┌────────
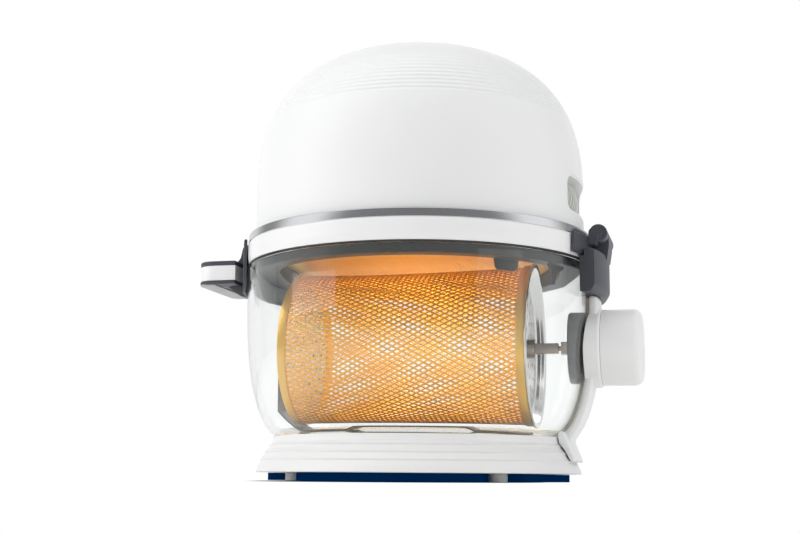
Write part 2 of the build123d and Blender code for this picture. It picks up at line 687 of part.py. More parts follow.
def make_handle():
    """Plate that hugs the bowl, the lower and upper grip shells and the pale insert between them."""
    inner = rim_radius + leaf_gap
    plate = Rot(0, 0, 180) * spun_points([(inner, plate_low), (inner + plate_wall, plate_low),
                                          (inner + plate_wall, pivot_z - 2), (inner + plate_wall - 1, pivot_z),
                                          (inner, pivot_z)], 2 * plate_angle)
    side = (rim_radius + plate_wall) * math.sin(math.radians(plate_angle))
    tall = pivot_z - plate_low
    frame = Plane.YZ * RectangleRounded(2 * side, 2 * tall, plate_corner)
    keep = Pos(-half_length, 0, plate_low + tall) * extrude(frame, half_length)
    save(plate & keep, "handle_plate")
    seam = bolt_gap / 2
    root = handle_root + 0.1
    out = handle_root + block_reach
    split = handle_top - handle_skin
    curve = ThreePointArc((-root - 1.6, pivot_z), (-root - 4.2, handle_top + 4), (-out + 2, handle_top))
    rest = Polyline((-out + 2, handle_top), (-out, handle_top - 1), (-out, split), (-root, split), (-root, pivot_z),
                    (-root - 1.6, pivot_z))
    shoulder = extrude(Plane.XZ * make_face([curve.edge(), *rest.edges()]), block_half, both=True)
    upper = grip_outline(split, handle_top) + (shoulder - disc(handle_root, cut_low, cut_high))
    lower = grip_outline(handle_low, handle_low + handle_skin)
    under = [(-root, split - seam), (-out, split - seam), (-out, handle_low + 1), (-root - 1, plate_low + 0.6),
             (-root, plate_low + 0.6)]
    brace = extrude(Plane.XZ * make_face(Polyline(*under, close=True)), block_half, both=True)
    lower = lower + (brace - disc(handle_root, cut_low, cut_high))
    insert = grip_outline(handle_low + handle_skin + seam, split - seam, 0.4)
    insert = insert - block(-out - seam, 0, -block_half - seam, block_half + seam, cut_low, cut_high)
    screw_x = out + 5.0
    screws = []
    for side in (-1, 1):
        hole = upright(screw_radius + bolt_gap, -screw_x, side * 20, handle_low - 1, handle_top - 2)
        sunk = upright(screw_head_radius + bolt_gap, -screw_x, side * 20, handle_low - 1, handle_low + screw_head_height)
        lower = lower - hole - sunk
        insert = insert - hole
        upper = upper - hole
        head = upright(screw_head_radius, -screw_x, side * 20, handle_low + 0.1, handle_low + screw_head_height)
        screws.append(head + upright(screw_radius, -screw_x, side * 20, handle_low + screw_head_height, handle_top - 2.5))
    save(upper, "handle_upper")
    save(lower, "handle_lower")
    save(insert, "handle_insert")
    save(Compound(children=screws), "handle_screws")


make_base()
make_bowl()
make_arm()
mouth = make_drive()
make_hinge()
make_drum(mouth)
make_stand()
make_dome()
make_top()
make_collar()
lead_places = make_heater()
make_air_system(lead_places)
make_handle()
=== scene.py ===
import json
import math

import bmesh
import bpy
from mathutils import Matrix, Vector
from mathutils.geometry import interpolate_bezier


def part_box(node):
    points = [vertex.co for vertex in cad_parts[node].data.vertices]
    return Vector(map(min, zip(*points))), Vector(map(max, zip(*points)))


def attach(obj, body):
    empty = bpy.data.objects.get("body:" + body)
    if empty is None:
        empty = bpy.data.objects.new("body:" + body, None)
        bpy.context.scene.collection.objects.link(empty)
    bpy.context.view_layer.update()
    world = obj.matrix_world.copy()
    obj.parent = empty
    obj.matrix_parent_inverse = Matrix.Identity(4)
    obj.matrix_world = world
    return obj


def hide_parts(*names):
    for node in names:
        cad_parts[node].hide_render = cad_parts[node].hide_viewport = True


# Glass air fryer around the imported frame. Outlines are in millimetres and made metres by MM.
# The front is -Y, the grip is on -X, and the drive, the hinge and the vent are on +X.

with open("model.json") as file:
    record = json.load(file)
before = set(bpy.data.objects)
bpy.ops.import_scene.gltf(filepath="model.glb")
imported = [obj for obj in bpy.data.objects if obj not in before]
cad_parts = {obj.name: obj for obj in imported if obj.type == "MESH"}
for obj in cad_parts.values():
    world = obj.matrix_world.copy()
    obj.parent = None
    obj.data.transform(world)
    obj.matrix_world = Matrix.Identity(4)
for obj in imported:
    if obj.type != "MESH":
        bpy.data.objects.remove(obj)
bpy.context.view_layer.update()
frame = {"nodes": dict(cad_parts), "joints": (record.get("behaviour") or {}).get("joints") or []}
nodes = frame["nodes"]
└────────
Required task: Only the lines from the one with "make_base()" up to the one with "in imported if" should be repeated, both included, exactly as they appear.

Solved problem:
make_base()
make_bowl()
make_arm()
mouth = make_drive()
make_hinge()
make_drum(mouth)
make_stand()
make_dome()
make_top()
make_collar()
lead_places = make_heater()
make_air_system(lead_places)
make_handle()
=== scene.py ===
import json
import math

import bmesh
import bpy
from mathutils import Matrix, Vector
from mathutils.geometry import interpolate_bezier


def part_box(node):
    points = [vertex.co for vertex in cad_parts[node].data.vertices]
    return Vector(map(min, zip(*points))), Vector(map(max, zip(*points)))


def attach(obj, body):
    empty = bpy.data.objects.get("body:" + body)
    if empty is None:
        empty = bpy.data.objects.new("body:" + body, None)
        bpy.context.scene.collection.objects.link(empty)
    bpy.context.view_layer.update()
    world = obj.matrix_world.copy()
    obj.parent = empty
    obj.matrix_parent_inverse = Matrix.Identity(4)
    obj.matrix_world = world
    return obj


def hide_parts(*names):
    for node in names:
        cad_parts[node].hide_render = cad_parts[node].hide_viewport = True


# Glass air fryer around the imported frame. Outlines are in millimetres and made metres by MM.
# The front is -Y, the grip is on -X, and the drive, the hinge and the vent are on +X.

with open("model.json") as file:
    record = json.load(file)
before = set(bpy.data.objects)
bpy.ops.import_scene.gltf(filepath="model.glb")
imported = [obj for obj in bpy.data.objects if obj not in before]
cad_parts = {obj.name: obj for obj in imported if obj.type == "MESH"}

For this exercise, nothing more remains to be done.